Swanson and Ferver met in 2008 and immediately hit it off, with Swanson inviting Ferver to his studio to see his work and Ferver asking Swanson to his performances. They developed a strong friendship. But that didn’t mean that Ferver wasn’t anxious about working with a set, which he had never done before.
“He likes everything stripped down to the bare minimum,” Swanson said.
“Zero to the bone,” Ferver underlined.
The choreography and text evolved along with the set, which changed as they worked on it together in preparation for the premiere at DiverseWorks Art Space in Houston last September. And while Ferver is trained primarily in contemporary dance, “Two Alike” includes ballet phrases that would tax experienced ballet dancers.
Ferver originally wanted the text for “Two Alike” to consist of articles he had published in the Swiss art magazine Novembre, one about rape and the other concerning a lover’s turmoil. Lubin-Levy was not a fan of that notion.
“I thought they were a terrible idea,” Lubin-Levy said. “Too obvious, too on-the-nose. You have to abstract the personal in order to let people into your experience.”
So Ferver went home and wrote an entirely new text, basing it on the conversations he and Swanson had had about their childhoods and adding a fantasy story, inspired by “Return to Oz,” a favorite film of his youth. “As a child, I’d created worlds to escape into,” he said, “so using ‘Oz’ came naturally.”

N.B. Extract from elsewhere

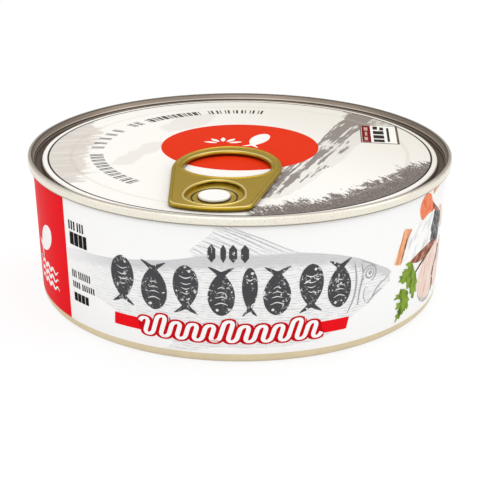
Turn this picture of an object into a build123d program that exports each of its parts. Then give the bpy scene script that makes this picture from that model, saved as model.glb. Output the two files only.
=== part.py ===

Ferver draws on movies as a creative springboard because they have meant so much to him. He hopes they also allow him to connect with a broad audience. Concerned that people will think that “Two Alike” speaks only to a specific population, he said, “Marc and I don’t want anyone to think that we believe only gay kids suffer. After every performance, audience members come up, gay and straight, who say they identify with the isolation and fear that we felt. That’s my intention. I make my work so that people don’t feel as lonely as I have.”